_Dataset content_
---

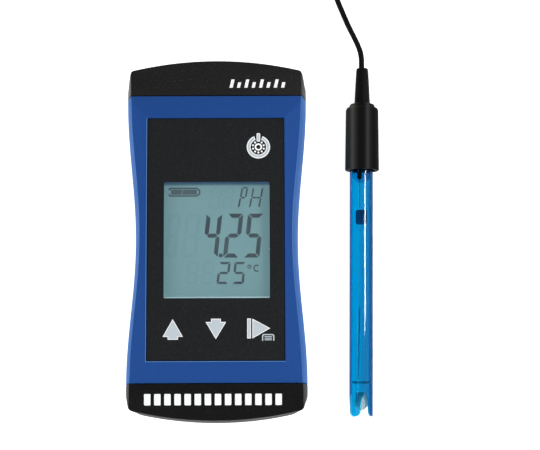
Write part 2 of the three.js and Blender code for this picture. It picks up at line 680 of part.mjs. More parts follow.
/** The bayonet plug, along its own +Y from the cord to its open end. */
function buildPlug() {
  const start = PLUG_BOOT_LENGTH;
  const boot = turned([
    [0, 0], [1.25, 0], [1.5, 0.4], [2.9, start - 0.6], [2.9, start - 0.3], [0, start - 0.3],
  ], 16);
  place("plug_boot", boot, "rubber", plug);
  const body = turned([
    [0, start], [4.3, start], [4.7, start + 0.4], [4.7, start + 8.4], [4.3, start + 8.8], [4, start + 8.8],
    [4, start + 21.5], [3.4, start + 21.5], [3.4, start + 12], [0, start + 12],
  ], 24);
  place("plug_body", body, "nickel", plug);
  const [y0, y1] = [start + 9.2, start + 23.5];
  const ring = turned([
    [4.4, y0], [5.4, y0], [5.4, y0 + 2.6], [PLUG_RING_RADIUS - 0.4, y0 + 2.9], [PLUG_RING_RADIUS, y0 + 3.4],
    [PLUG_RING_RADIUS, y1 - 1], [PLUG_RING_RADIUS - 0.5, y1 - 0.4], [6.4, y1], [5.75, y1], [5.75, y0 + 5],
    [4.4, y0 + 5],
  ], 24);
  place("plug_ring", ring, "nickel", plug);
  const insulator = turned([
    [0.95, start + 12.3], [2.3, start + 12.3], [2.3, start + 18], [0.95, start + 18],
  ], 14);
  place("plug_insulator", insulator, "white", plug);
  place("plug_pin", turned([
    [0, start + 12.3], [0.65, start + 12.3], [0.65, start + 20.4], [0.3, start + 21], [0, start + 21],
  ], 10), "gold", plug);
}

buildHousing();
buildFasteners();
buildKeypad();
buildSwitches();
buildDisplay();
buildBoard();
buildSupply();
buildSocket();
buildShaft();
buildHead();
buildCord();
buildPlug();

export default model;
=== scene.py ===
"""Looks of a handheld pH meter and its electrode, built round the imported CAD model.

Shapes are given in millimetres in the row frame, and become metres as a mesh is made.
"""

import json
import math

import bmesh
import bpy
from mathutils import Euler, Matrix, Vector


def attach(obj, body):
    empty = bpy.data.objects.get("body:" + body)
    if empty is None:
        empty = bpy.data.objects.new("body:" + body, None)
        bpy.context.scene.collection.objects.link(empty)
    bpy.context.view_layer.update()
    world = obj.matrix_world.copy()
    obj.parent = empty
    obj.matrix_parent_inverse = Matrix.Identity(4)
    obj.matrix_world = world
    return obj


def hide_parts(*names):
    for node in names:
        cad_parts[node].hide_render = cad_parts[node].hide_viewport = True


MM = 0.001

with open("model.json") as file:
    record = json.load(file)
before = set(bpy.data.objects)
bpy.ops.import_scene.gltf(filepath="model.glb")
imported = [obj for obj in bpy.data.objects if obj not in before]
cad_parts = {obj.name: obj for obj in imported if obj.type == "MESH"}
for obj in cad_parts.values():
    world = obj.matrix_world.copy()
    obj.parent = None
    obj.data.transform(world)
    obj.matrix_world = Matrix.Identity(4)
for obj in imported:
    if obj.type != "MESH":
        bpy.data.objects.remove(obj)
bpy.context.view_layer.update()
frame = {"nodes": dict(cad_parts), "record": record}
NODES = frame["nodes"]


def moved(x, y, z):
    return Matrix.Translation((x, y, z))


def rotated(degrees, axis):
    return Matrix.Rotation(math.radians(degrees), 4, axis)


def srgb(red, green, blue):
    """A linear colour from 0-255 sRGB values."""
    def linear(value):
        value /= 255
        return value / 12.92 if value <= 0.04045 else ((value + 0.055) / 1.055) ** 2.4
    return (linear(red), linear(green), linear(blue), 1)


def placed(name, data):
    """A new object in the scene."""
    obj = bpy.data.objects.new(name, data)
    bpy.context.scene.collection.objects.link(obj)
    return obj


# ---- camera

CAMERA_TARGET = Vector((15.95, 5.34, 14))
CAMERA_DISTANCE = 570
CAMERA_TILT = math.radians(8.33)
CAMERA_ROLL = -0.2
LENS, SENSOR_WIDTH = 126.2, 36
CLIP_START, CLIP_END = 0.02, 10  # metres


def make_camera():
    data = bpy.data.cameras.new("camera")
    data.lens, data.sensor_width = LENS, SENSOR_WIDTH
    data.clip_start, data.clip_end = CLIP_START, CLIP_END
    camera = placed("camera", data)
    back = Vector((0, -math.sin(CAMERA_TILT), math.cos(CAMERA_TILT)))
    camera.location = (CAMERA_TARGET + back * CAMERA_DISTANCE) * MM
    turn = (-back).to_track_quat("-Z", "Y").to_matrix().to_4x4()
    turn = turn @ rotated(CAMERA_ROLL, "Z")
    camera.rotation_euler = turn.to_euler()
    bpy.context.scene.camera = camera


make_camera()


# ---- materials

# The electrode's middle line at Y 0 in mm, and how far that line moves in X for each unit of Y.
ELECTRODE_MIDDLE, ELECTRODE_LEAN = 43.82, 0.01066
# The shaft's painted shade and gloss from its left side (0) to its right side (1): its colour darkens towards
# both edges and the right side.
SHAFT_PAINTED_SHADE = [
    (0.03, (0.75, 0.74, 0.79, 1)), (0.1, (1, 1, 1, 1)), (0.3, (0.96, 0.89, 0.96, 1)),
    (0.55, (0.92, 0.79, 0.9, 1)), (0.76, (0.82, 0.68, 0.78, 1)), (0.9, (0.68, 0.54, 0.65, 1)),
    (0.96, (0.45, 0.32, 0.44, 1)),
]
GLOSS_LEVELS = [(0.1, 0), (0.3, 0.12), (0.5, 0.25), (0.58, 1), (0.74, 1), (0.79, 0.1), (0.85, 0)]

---

_What the exercise asks_
The lines from the one containing "buildHousing();" to the one containing "obj.matrix_world = world", both included, are to be extracted exactly; give no other line.

_Task output_
buildHousing();
buildFasteners();
buildKeypad();
buildSwitches();
buildDisplay();
buildBoard();
buildSupply();
buildSocket();
buildShaft();
buildHead();
buildCord();
buildPlug();

export default model;
=== scene.py ===
"""Looks of a handheld pH meter and its electrode, built round the imported CAD model.

Shapes are given in millimetres in the row frame, and become metres as a mesh is made.
"""

import json
import math

import bmesh
import bpy
from mathutils import Euler, Matrix, Vector


def attach(obj, body):
    empty = bpy.data.objects.get("body:" + body)
    if empty is None:
        empty = bpy.data.objects.new("body:" + body, None)
        bpy.context.scene.collection.objects.link(empty)
    bpy.context.view_layer.update()
    world = obj.matrix_world.copy()
    obj.parent = empty
    obj.matrix_parent_inverse = Matrix.Identity(4)
    obj.matrix_world = world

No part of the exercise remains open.